A partire dagli anni 80 quando cominciò a imperversare tutto il teorema industriale sulla cosiddetta “qualità totale” d’importazione nipponica, cominciò anche nell’italica penisola a prendere piede il valore del merito a livelli generali e nelle strutture organizzative, produttive pubbliche, private. Un sistema premiante fin’ora si è visto messo in pratica più a parole che nei fatti. La cultura industriale civica anglosassone centrata sul riconoscimento individuale e la fedeltà del singolo all’organizzazione ha sempre riconosciuto queste virtù sotto ogni forma: remunerativa, con premi e altro ancora.

Il diabete? Non può mancare nel amplio novero dei riconoscimenti, e molte imprese farmaceutiche come organizzazioni no profit ogni anno, negli USA ad esempio, promuovono manifestazioni e premi a favore di diabetici contraddistinti per stili di vita o altri traguardi significativi per il senso civico collettivo, sia nazionale che locale.

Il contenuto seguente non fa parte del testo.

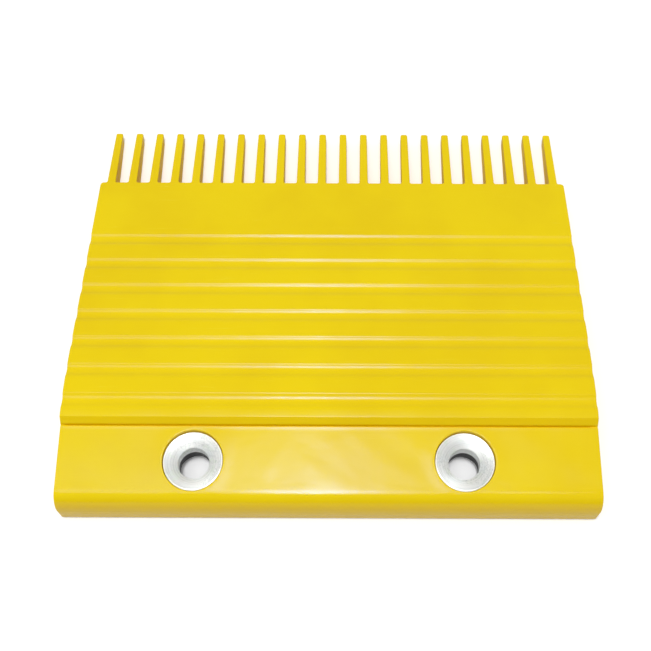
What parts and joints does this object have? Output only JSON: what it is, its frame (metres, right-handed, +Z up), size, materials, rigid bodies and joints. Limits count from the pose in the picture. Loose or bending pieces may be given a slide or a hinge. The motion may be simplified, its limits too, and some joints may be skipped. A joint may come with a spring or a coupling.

Lo scopo è anche quello di motivare i diabetici, attraverso la competizione, a controllarsi, curarsi e quindi migliorare la propria condizione. Recentemente, solo per fare qualche esempio, la multinazionale Sanofi ha promosso per i residenti negli USA il premio “A1C”, ovvero la migliore glicata; poi ancora la Lilly, una delle principali produttrici mondiali d’insulina, ogni anno premia sempre oltreoceano i diabetici di tipo 1 con maggiore anzianità di patologia. Altri campi sono investiti dal legame premio più diabete: poesia, teatro, documentario, e ancora manifestazioni sportive, creatività tecnologica a favore della cura, vita con la malattia.

Sono tutte iniziative che inoltre stimolano la fidelizzazione e aggregazione al marchio o associazione. E in Italia? Da quel che ne so le uniche iniziative promosse sono state di carattere sportivo e poco più, ma non è mai troppo tardi per cominciare.